How come you never see a headline like “Psychic Wins Lottery?” ~Jay Leno
When confidential information leaks out of an organization, people suspect a spy, not a psychic. ~John Allen Paulos, Innumeracy
Here we are back again to continue the examination of some common Christian beliefs, using Paul Hale’s An Ordinary Life, An Extraordinary God: Is Anybody Really Listening? as a sounding board. Here we’ll look at the monsters in the closet.

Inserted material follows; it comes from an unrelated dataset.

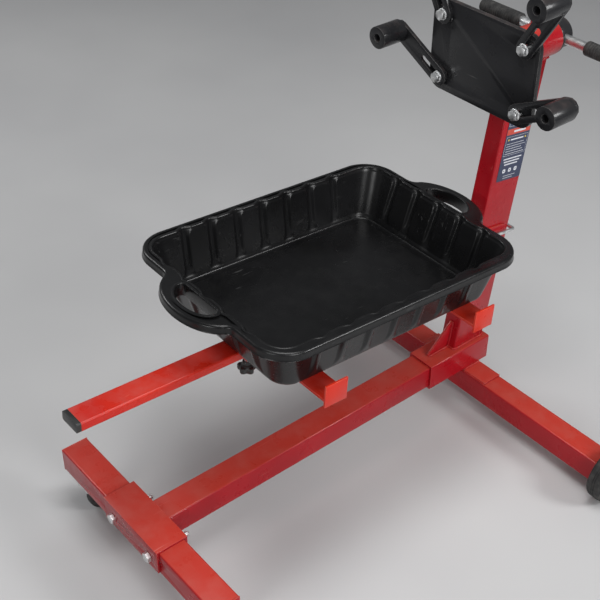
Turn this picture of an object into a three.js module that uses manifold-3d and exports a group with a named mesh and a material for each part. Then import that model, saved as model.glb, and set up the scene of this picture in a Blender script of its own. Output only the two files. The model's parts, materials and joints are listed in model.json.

You see, like many not only is Paul a big God believer, he’s also a genuine believer in the powers of darkness to use mediums, spiritists and so forth. This tends to be a less explored area when it comes to critiques of the Christian religion, but such thinking is not uncommon. For many believers unseen dark forces are all around us, tempting us, and fighting over our very souls. In his book, one of the Hale’s first orders of business upon buying a house was exorcising it with prayer and praise songs, “claiming it for God.” People had been killed in it and stashed in the basement even while they were in the process of purchase, which is one of the more interesting tales in Paul’s book. So it’s understandable that the young couple had a case of the heebie-jeebies going in and wanted to “cleanse” the house. Alas, that is where that tale tapers off, so we’ll move on to Paul’s other tales of the occult.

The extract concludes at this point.